Qual a razão de a Mangueira ser verde e rosa? Você sabe? Por que o fundador da escola mais popular do Rio de Janeiro escolheu essas cores?
Outro personagem que todos reverenciam, mesmos aqueles como eu, que nunca desfilaram na avenida mas se emocionaram com os seus desfiles, é João Jorge, conhecido como Joãosinho Trinta. Seu sonho era ser bailarino do Municipal. Conseguiu realizar o seu sonho, mas não como primeiro-bailarino. Sua participação estava restrita ao fundo do palco, sem direito a um solo. Pois bem, que ele sempre quis o brilho todos nós sabemos. Mas os caminhos para chegar a ser considerado um dos maiores inovadores do carnaval começavam a se esboçar. Começou no Salgueiro, ajudado por Fernando Pamplona. Mas seu nome sempre estará ligado à Beija-Flor.

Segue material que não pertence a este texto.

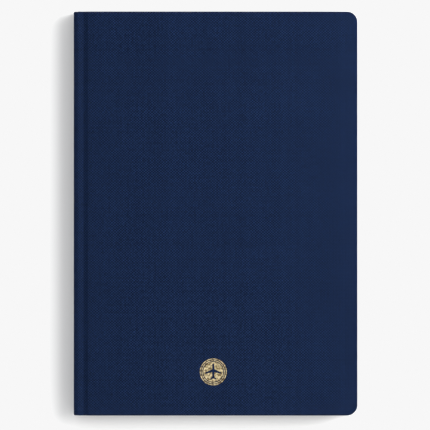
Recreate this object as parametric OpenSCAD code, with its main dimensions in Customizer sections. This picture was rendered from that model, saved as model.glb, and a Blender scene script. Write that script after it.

Com sua formação clássica, queria inventar um carnaval operístico. Conseguiu realizar? Não tenho dúvidas que se nós todos puxarmos pela memória poderemos até concordar em tese. Mas Renato Lemos vai te dizer com muito mais propriedade do que eu.
Para finalizar, uma das inovações que o carnaval trouxe para as passarelas foi a rainha da bateria. Lanço um desafio a vocês. Quem foi a primeira rainha de bateria que alcançou um sucesso estrondoso? Aguardo a resposta nos comentários do blog.
“Inventores do Carnaval” de Renato Lemos é um livro delicioso. Para um livreiro, não há melhor carnaval em forma de livro. Um livro que merece um lugar na sua estante.